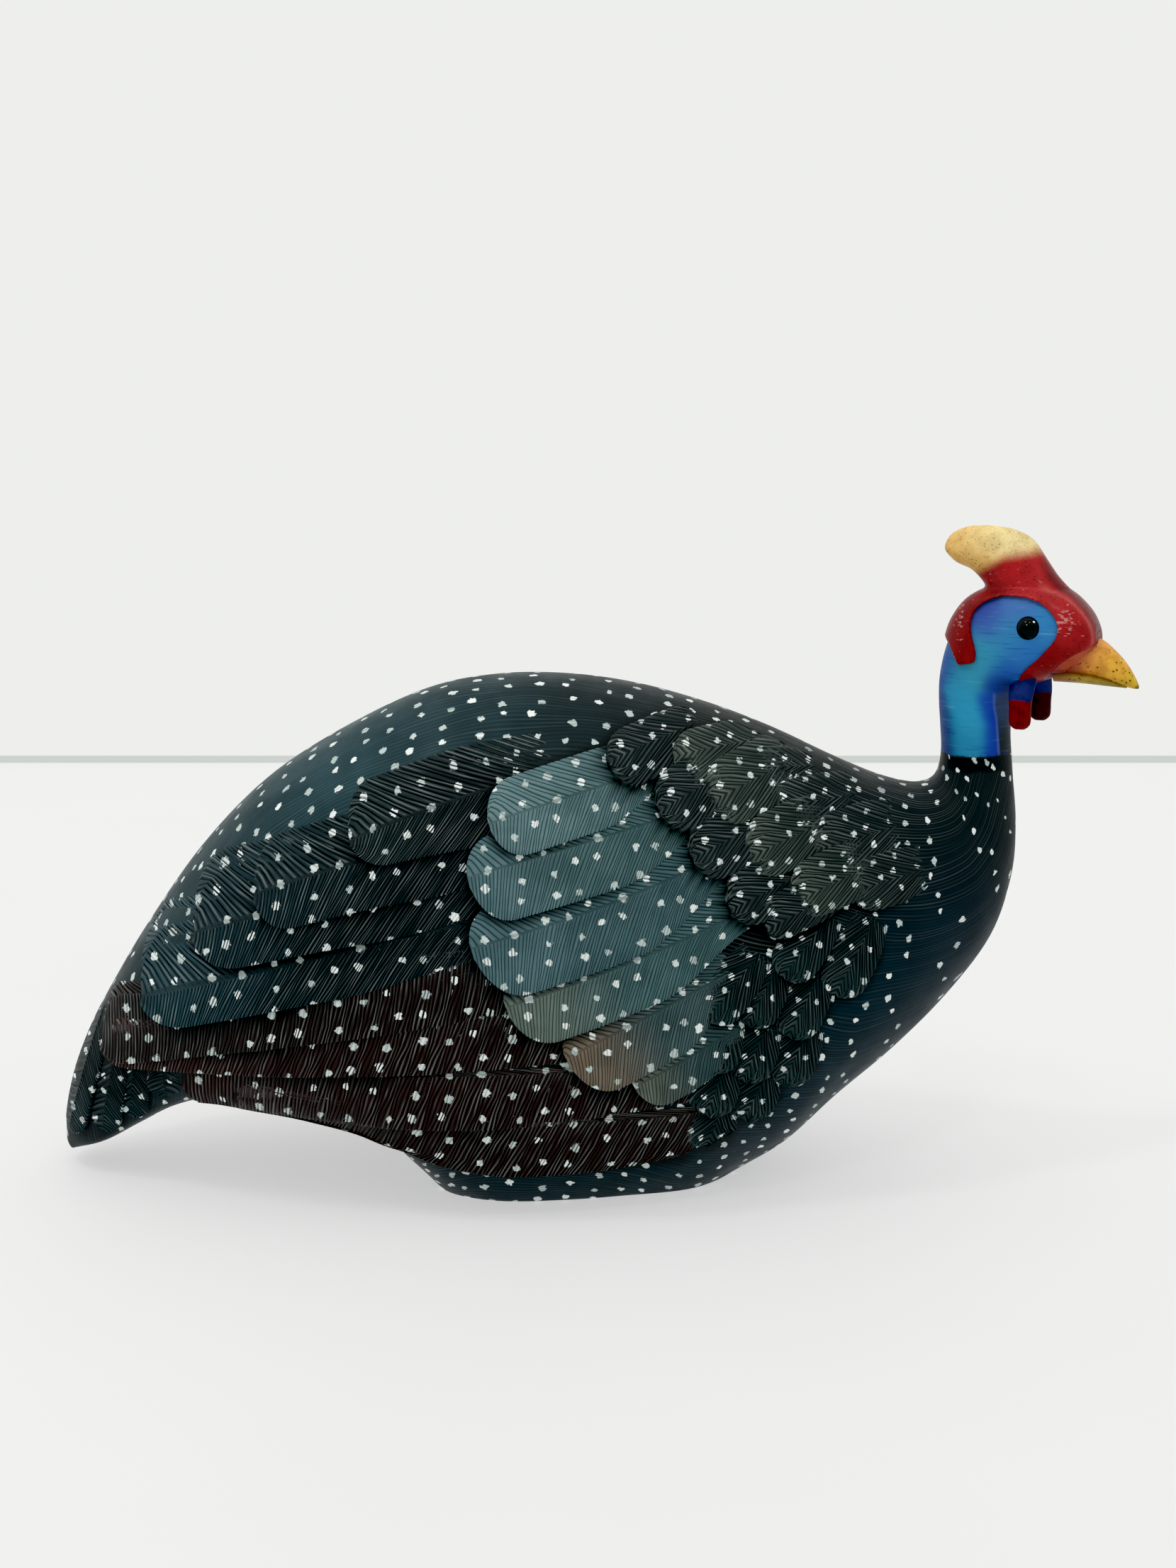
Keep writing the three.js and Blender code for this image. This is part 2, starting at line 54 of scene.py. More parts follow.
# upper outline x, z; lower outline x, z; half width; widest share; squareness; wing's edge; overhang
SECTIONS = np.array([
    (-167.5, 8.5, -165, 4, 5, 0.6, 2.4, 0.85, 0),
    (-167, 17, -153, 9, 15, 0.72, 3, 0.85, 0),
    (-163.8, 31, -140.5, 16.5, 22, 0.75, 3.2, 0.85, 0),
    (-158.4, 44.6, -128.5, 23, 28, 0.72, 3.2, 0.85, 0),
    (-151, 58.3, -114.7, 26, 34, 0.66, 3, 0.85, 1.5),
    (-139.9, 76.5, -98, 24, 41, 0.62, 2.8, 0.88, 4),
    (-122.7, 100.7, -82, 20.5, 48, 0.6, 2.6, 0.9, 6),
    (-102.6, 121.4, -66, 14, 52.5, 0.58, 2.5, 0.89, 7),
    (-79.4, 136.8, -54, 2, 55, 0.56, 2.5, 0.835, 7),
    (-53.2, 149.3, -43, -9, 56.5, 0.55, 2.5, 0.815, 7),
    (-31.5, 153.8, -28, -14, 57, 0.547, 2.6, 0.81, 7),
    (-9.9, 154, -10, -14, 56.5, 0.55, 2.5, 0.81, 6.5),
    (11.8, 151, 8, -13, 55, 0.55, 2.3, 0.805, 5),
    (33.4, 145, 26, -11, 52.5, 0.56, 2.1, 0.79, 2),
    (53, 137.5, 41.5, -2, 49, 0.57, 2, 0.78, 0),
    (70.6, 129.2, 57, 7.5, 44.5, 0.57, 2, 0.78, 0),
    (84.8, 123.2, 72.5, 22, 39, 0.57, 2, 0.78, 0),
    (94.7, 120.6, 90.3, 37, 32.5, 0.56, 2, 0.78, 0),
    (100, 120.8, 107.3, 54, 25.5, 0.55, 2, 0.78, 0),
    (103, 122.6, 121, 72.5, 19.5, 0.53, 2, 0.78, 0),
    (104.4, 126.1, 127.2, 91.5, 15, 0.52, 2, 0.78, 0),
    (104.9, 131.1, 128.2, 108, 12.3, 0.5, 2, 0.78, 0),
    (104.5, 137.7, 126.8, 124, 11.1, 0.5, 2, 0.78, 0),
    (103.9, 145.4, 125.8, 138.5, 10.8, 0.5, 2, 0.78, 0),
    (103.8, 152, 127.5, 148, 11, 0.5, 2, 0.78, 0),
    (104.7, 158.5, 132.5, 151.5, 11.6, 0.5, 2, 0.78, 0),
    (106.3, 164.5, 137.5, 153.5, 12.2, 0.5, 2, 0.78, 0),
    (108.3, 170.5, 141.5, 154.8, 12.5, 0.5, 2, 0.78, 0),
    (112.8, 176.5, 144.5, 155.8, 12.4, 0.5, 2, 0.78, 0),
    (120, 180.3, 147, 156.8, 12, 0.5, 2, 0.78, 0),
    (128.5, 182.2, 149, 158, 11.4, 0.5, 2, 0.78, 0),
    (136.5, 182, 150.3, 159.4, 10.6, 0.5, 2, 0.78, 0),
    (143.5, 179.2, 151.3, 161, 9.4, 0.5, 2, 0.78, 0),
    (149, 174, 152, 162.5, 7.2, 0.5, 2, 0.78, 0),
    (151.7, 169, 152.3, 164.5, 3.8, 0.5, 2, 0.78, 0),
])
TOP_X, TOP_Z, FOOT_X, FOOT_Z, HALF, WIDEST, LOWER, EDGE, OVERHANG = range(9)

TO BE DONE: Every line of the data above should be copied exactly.

TASK OUTPUT:
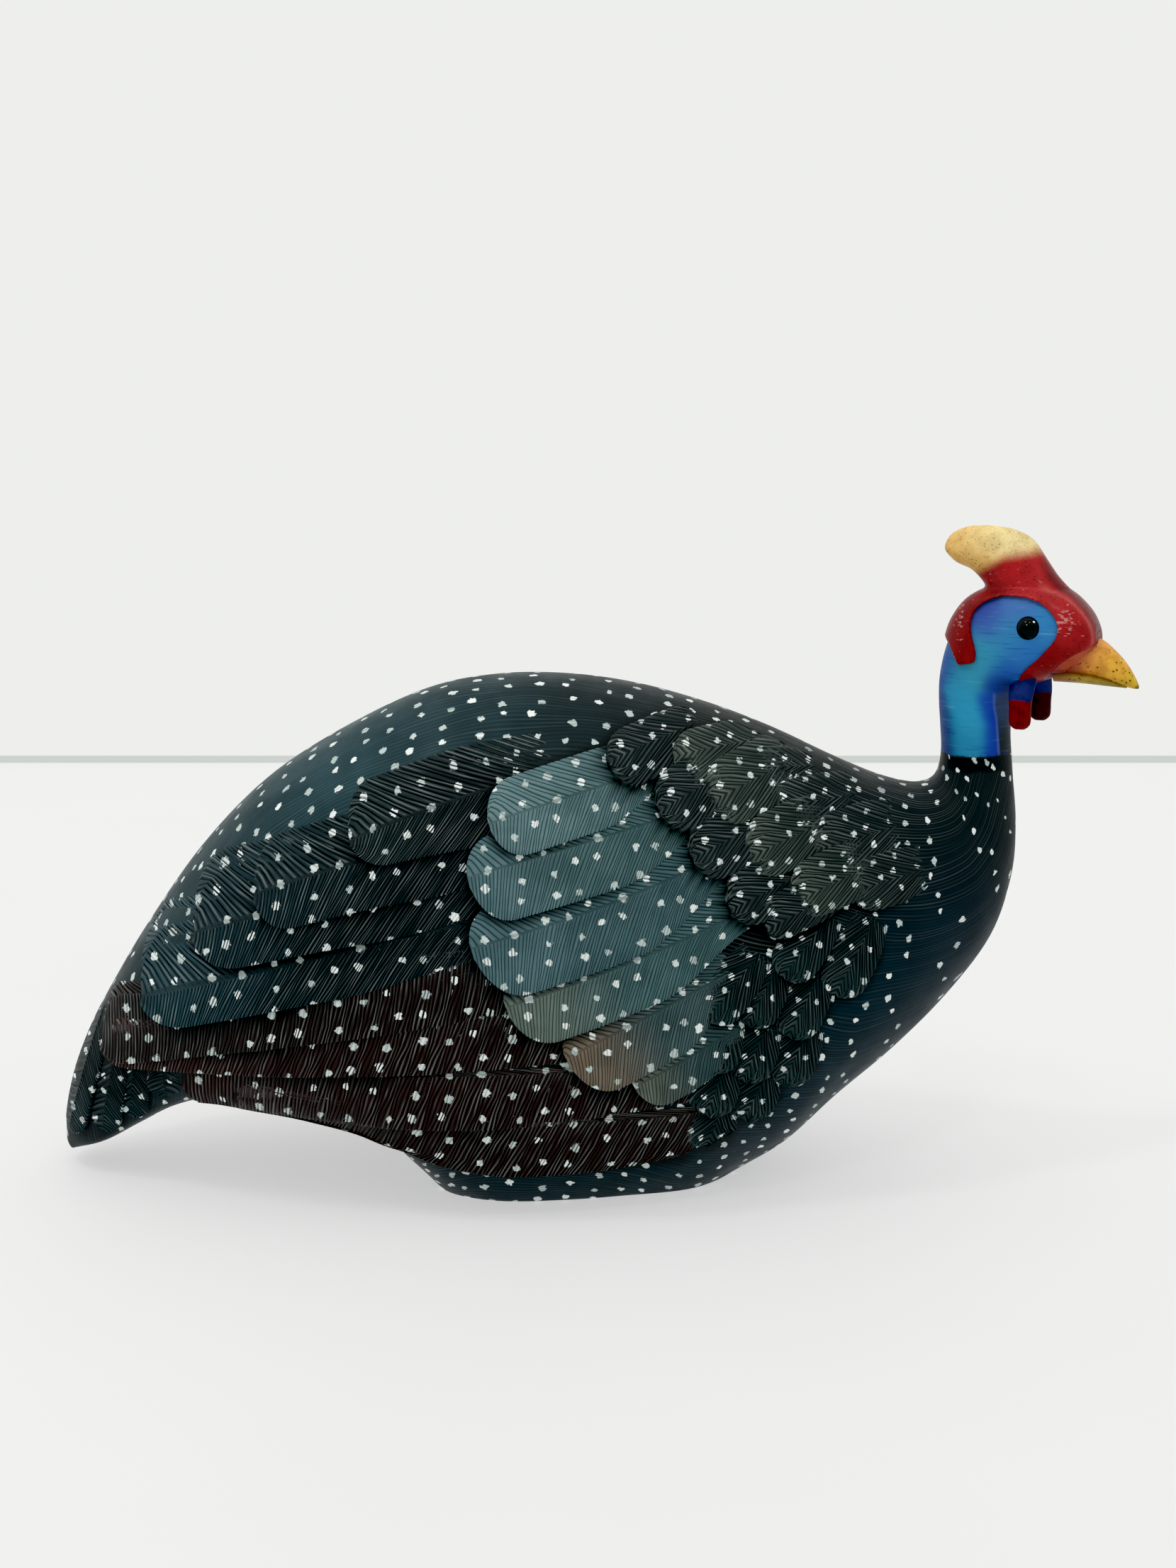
Keep writing the three.js and Blender code for this image. This is part 2, starting at line 54 of scene.py. More parts follow.
# upper outline x, z; lower outline x, z; half width; widest share; squareness; wing's edge; overhang
SECTIONS = np.array([
    (-167.5, 8.5, -165, 4, 5, 0.6, 2.4, 0.85, 0),
    (-167, 17, -153, 9, 15, 0.72, 3, 0.85, 0),
    (-163.8, 31, -140.5, 16.5, 22, 0.75, 3.2, 0.85, 0),
    (-158.4, 44.6, -128.5, 23, 28, 0.72, 3.2, 0.85, 0),
    (-151, 58.3, -114.7, 26, 34, 0.66, 3, 0.85, 1.5),
    (-139.9, 76.5, -98, 24, 41, 0.62, 2.8, 0.88, 4),
    (-122.7, 100.7, -82, 20.5, 48, 0.6, 2.6, 0.9, 6),
    (-102.6, 121.4, -66, 14, 52.5, 0.58, 2.5, 0.89, 7),
    (-79.4, 136.8, -54, 2, 55, 0.56, 2.5, 0.835, 7),
    (-53.2, 149.3, -43, -9, 56.5, 0.55, 2.5, 0.815, 7),
    (-31.5, 153.8, -28, -14, 57, 0.547, 2.6, 0.81, 7),
    (-9.9, 154, -10, -14, 56.5, 0.55, 2.5, 0.81, 6.5),
    (11.8, 151, 8, -13, 55, 0.55, 2.3, 0.805, 5),
    (33.4, 145, 26, -11, 52.5, 0.56, 2.1, 0.79, 2),
    (53, 137.5, 41.5, -2, 49, 0.57, 2, 0.78, 0),
    (70.6, 129.2, 57, 7.5, 44.5, 0.57, 2, 0.78, 0),
    (84.8, 123.2, 72.5, 22, 39, 0.57, 2, 0.78, 0),
    (94.7, 120.6, 90.3, 37, 32.5, 0.56, 2, 0.78, 0),
    (100, 120.8, 107.3, 54, 25.5, 0.55, 2, 0.78, 0),
    (103, 122.6, 121, 72.5, 19.5, 0.53, 2, 0.78, 0),
    (104.4, 126.1, 127.2, 91.5, 15, 0.52, 2, 0.78, 0),
    (104.9, 131.1, 128.2, 108, 12.3, 0.5, 2, 0.78, 0),
    (104.5, 137.7, 126.8, 124, 11.1, 0.5, 2, 0.78, 0),
    (103.9, 145.4, 125.8, 138.5, 10.8, 0.5, 2, 0.78, 0),
    (103.8, 152, 127.5, 148, 11, 0.5, 2, 0.78, 0),
    (104.7, 158.5, 132.5, 151.5, 11.6, 0.5, 2, 0.78, 0),
    (106.3, 164.5, 137.5, 153.5, 12.2, 0.5, 2, 0.78, 0),
    (108.3, 170.5, 141.5, 154.8, 12.5, 0.5, 2, 0.78, 0),
    (112.8, 176.5, 144.5, 155.8, 12.4, 0.5, 2, 0.78, 0),
    (120, 180.3, 147, 156.8, 12, 0.5, 2, 0.78, 0),
    (128.5, 182.2, 149, 158, 11.4, 0.5, 2, 0.78, 0),
    (136.5, 182, 150.3, 159.4, 10.6, 0.5, 2, 0.78, 0),
    (143.5, 179.2, 151.3, 161, 9.4, 0.5, 2, 0.78, 0),
    (149, 174, 152, 162.5, 7.2, 0.5, 2, 0.78, 0),
    (151.7, 169, 152.3, 164.5, 3.8, 0.5, 2, 0.78, 0),
])
TOP_X, TOP_Z, FOOT_X, FOOT_Z, HALF, WIDEST, LOWER, EDGE, OVERHANG = range(9)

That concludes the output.